* Prompt: Copy the records below exactly as they are written.
= = =
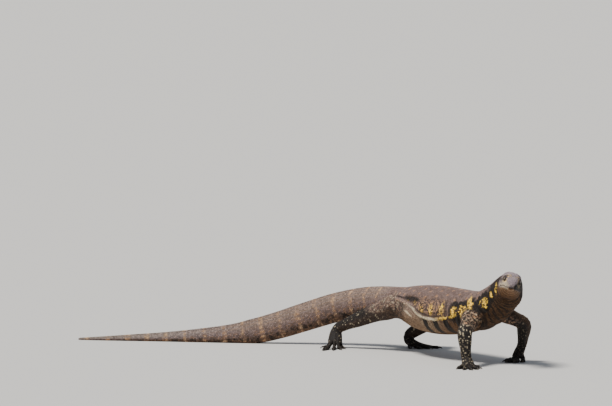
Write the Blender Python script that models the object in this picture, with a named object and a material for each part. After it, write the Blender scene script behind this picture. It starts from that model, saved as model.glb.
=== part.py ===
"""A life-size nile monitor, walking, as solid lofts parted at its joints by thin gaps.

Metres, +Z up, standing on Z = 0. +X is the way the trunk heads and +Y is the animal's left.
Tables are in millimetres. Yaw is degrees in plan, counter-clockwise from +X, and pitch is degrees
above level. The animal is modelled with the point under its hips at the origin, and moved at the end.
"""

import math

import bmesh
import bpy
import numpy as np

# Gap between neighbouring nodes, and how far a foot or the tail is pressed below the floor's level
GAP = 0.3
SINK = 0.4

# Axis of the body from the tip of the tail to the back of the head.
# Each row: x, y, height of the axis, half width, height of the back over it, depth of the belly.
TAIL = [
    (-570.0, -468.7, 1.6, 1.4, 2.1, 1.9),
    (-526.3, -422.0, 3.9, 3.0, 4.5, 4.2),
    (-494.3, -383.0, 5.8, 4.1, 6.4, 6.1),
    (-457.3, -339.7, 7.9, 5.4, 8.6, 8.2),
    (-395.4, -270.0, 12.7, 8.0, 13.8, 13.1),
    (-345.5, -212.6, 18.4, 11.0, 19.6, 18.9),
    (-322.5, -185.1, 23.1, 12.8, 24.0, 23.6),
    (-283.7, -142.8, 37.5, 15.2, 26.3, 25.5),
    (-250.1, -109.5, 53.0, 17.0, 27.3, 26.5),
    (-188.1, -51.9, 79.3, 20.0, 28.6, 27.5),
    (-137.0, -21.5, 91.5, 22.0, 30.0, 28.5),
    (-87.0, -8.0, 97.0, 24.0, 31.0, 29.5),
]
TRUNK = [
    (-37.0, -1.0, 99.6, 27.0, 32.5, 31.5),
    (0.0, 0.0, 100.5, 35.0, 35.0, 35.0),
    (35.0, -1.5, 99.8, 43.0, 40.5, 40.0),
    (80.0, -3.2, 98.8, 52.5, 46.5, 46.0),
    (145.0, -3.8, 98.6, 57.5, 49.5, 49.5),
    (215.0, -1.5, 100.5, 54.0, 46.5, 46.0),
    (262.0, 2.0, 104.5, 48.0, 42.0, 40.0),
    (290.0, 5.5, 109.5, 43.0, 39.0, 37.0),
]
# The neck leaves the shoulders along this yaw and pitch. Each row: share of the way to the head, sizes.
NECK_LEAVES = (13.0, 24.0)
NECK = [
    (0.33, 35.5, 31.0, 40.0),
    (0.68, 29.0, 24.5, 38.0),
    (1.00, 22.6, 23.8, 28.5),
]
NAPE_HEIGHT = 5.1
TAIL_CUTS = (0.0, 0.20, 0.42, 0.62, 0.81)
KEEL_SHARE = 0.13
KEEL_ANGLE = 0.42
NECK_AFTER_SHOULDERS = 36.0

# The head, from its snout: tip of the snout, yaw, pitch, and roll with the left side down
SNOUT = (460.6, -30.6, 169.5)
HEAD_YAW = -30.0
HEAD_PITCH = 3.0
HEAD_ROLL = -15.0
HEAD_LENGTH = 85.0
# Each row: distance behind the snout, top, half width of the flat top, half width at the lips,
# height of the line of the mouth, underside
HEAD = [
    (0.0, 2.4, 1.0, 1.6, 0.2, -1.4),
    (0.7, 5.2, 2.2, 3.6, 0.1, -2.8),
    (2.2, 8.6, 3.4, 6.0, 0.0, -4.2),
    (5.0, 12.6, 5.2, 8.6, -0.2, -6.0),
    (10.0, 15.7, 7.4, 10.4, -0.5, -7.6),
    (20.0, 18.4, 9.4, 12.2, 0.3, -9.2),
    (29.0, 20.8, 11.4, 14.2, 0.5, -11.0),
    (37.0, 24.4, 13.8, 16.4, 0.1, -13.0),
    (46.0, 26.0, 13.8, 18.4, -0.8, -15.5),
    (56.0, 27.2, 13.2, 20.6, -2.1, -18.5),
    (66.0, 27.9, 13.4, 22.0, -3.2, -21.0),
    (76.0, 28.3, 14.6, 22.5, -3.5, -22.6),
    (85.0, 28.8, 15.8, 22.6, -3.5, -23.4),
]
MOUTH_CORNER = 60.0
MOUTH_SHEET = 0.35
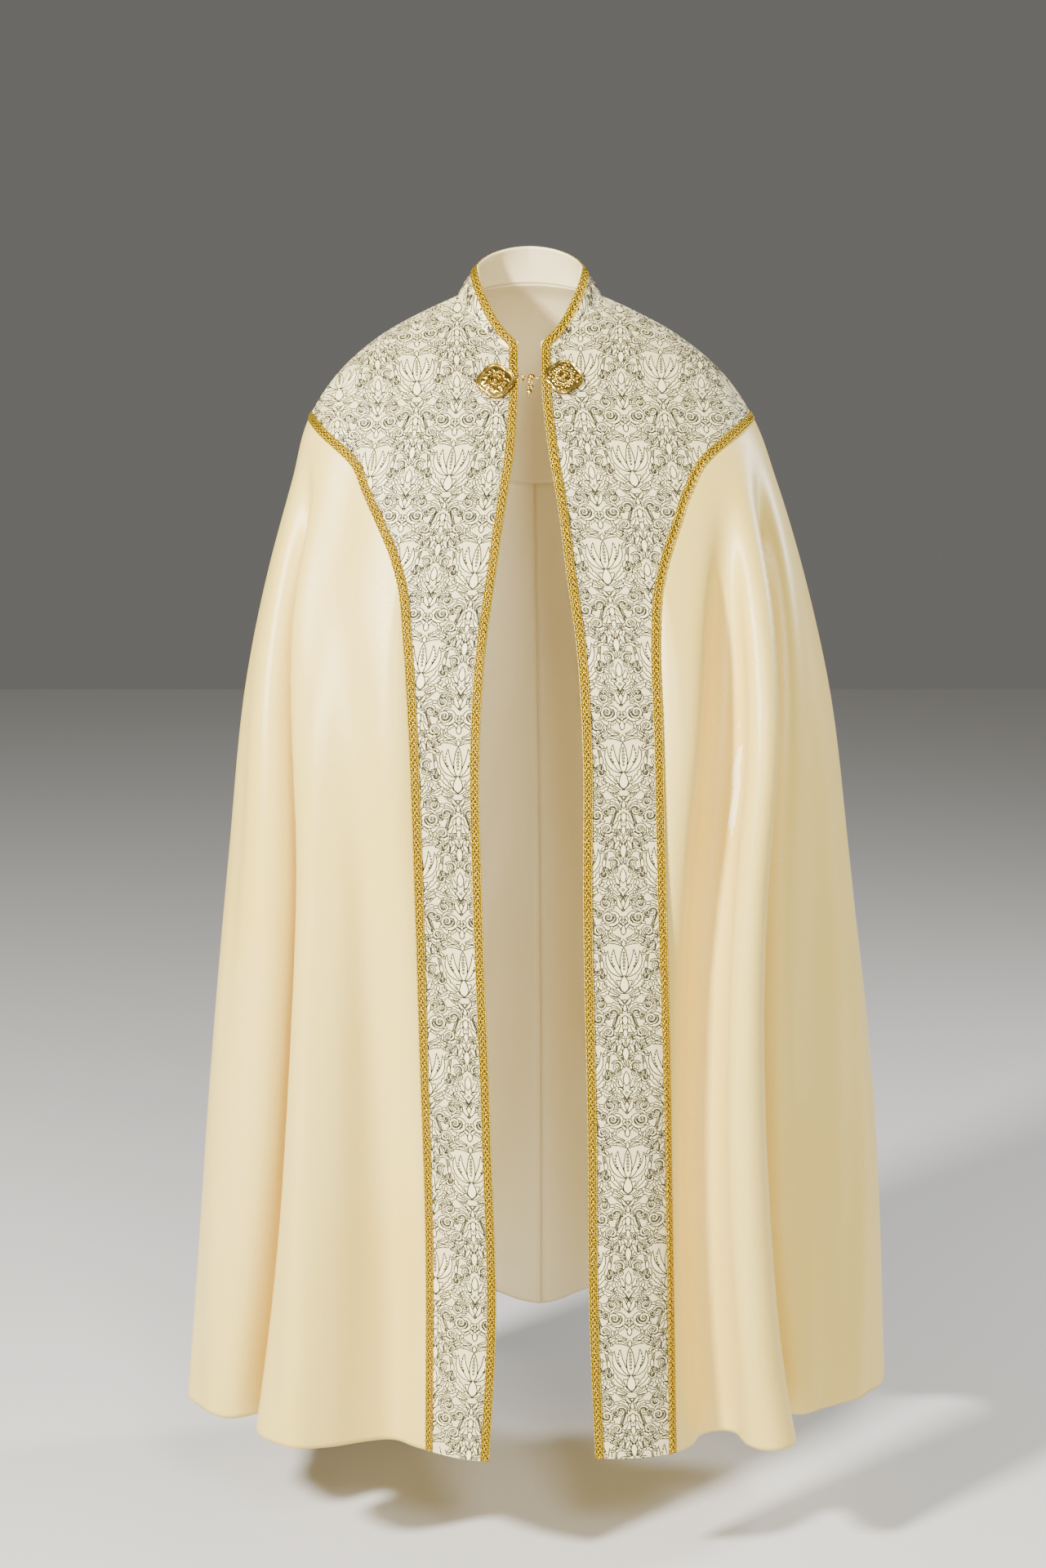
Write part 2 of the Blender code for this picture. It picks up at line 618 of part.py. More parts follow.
= = =
* Written response:
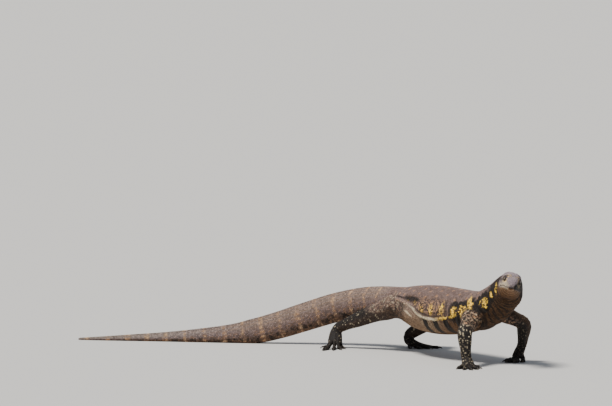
Write the Blender Python script that models the object in this picture, with a named object and a material for each part. After it, write the Blender scene script behind this picture. It starts from that model, saved as model.glb.
=== part.py ===
"""A life-size nile monitor, walking, as solid lofts parted at its joints by thin gaps.

Metres, +Z up, standing on Z = 0. +X is the way the trunk heads and +Y is the animal's left.
Tables are in millimetres. Yaw is degrees in plan, counter-clockwise from +X, and pitch is degrees
above level. The animal is modelled with the point under its hips at the origin, and moved at the end.
"""

import math

import bmesh
import bpy
import numpy as np

# Gap between neighbouring nodes, and how far a foot or the tail is pressed below the floor's level
GAP = 0.3
SINK = 0.4

# Axis of the body from the tip of the tail to the back of the head.
# Each row: x, y, height of the axis, half width, height of the back over it, depth of the belly.
TAIL = [
    (-570.0, -468.7, 1.6, 1.4, 2.1, 1.9),
    (-526.3, -422.0, 3.9, 3.0, 4.5, 4.2),
    (-494.3, -383.0, 5.8, 4.1, 6.4, 6.1),
    (-457.3, -339.7, 7.9, 5.4, 8.6, 8.2),
    (-395.4, -270.0, 12.7, 8.0, 13.8, 13.1),
    (-345.5, -212.6, 18.4, 11.0, 19.6, 18.9),
    (-322.5, -185.1, 23.1, 12.8, 24.0, 23.6),
    (-283.7, -142.8, 37.5, 15.2, 26.3, 25.5),
    (-250.1, -109.5, 53.0, 17.0, 27.3, 26.5),
    (-188.1, -51.9, 79.3, 20.0, 28.6, 27.5),
    (-137.0, -21.5, 91.5, 22.0, 30.0, 28.5),
    (-87.0, -8.0, 97.0, 24.0, 31.0, 29.5),
]
TRUNK = [
    (-37.0, -1.0, 99.6, 27.0, 32.5, 31.5),
    (0.0, 0.0, 100.5, 35.0, 35.0, 35.0),
    (35.0, -1.5, 99.8, 43.0, 40.5, 40.0),
    (80.0, -3.2, 98.8, 52.5, 46.5, 46.0),
    (145.0, -3.8, 98.6, 57.5, 49.5, 49.5),
    (215.0, -1.5, 100.5, 54.0, 46.5, 46.0),
    (262.0, 2.0, 104.5, 48.0, 42.0, 40.0),
    (290.0, 5.5, 109.5, 43.0, 39.0, 37.0),
]
# The neck leaves the shoulders along this yaw and pitch. Each row: share of the way to the head, sizes.
NECK_LEAVES = (13.0, 24.0)
NECK = [
    (0.33, 35.5, 31.0, 40.0),
    (0.68, 29.0, 24.5, 38.0),
    (1.00, 22.6, 23.8, 28.5),
]
NAPE_HEIGHT = 5.1
TAIL_CUTS = (0.0, 0.20, 0.42, 0.62, 0.81)
KEEL_SHARE = 0.13
KEEL_ANGLE = 0.42
NECK_AFTER_SHOULDERS = 36.0

# The head, from its snout: tip of the snout, yaw, pitch, and roll with the left side down
SNOUT = (460.6, -30.6, 169.5)
HEAD_YAW = -30.0
HEAD_PITCH = 3.0
HEAD_ROLL = -15.0
HEAD_LENGTH = 85.0
# Each row: distance behind the snout, top, half width of the flat top, half width at the lips,
# height of the line of the mouth, underside
HEAD = [
    (0.0, 2.4, 1.0, 1.6, 0.2, -1.4),
    (0.7, 5.2, 2.2, 3.6, 0.1, -2.8),
    (2.2, 8.6, 3.4, 6.0, 0.0, -4.2),
    (5.0, 12.6, 5.2, 8.6, -0.2, -6.0),
    (10.0, 15.7, 7.4, 10.4, -0.5, -7.6),
    (20.0, 18.4, 9.4, 12.2, 0.3, -9.2),
    (29.0, 20.8, 11.4, 14.2, 0.5, -11.0),
    (37.0, 24.4, 13.8, 16.4, 0.1, -13.0),
    (46.0, 26.0, 13.8, 18.4, -0.8, -15.5),
    (56.0, 27.2, 13.2, 20.6, -2.1, -18.5),
    (66.0, 27.9, 13.4, 22.0, -3.2, -21.0),
    (76.0, 28.3, 14.6, 22.5, -3.5, -22.6),
    (85.0, 28.8, 15.8, 22.6, -3.5, -23.4),
]
MOUTH_CORNER = 60.0
MOUTH_SHEET = 0.35
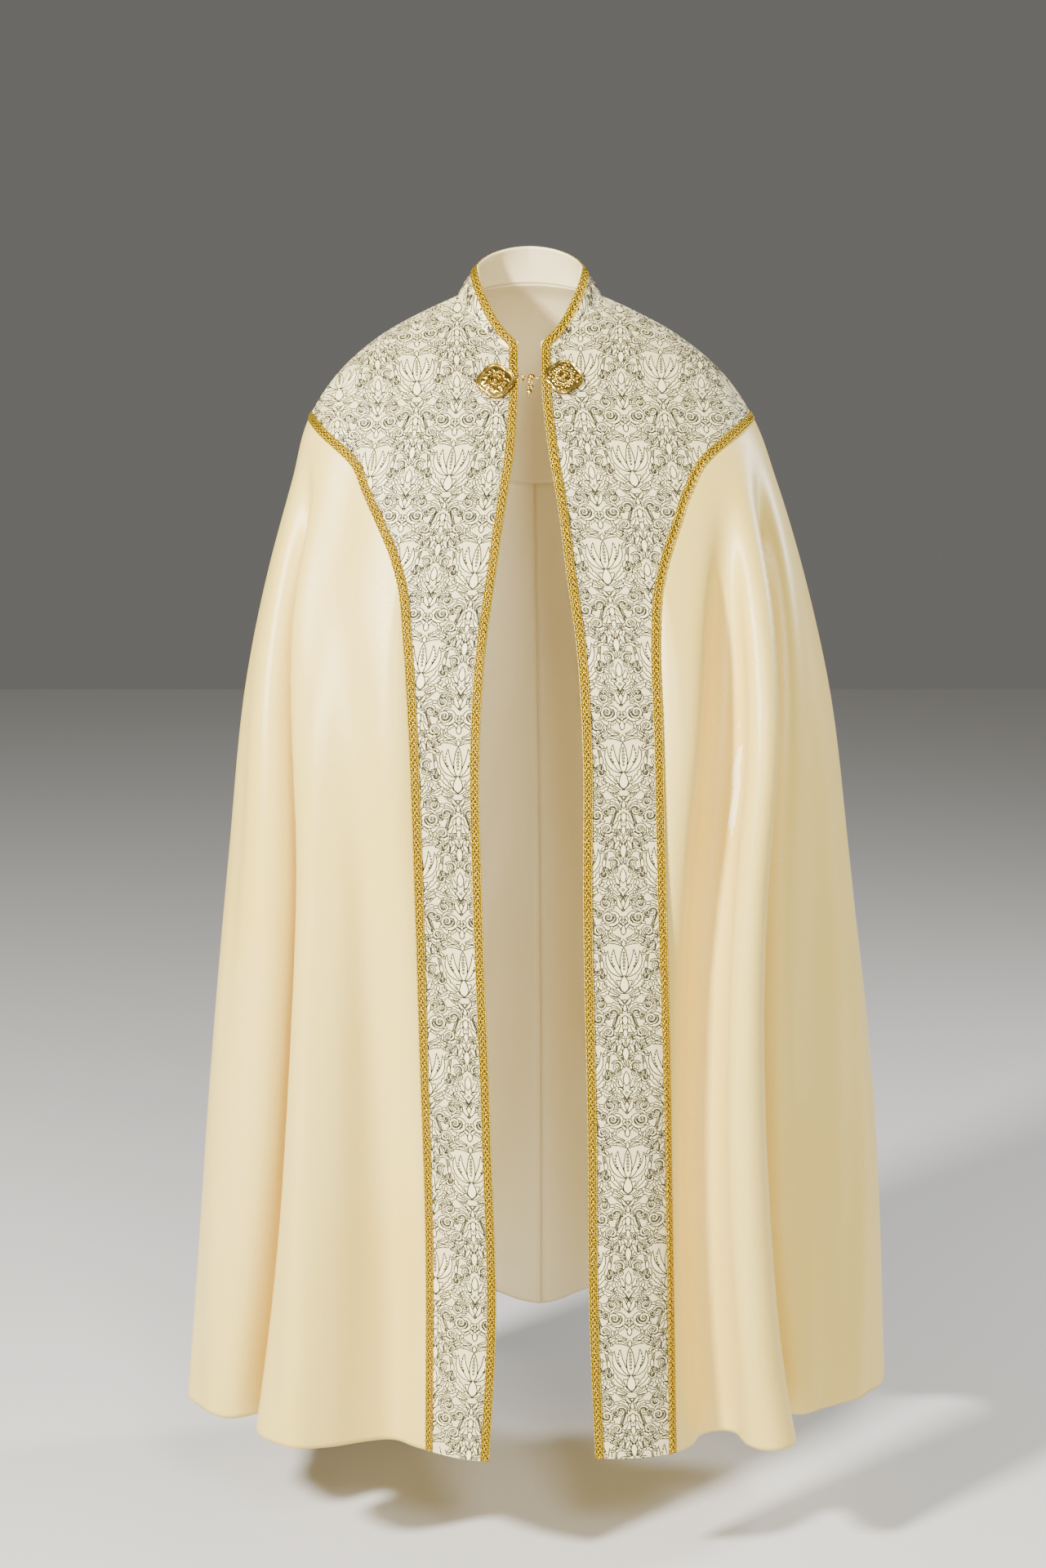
Write part 2 of the Blender code for this picture. It picks up at line 618 of part.py. More parts follow.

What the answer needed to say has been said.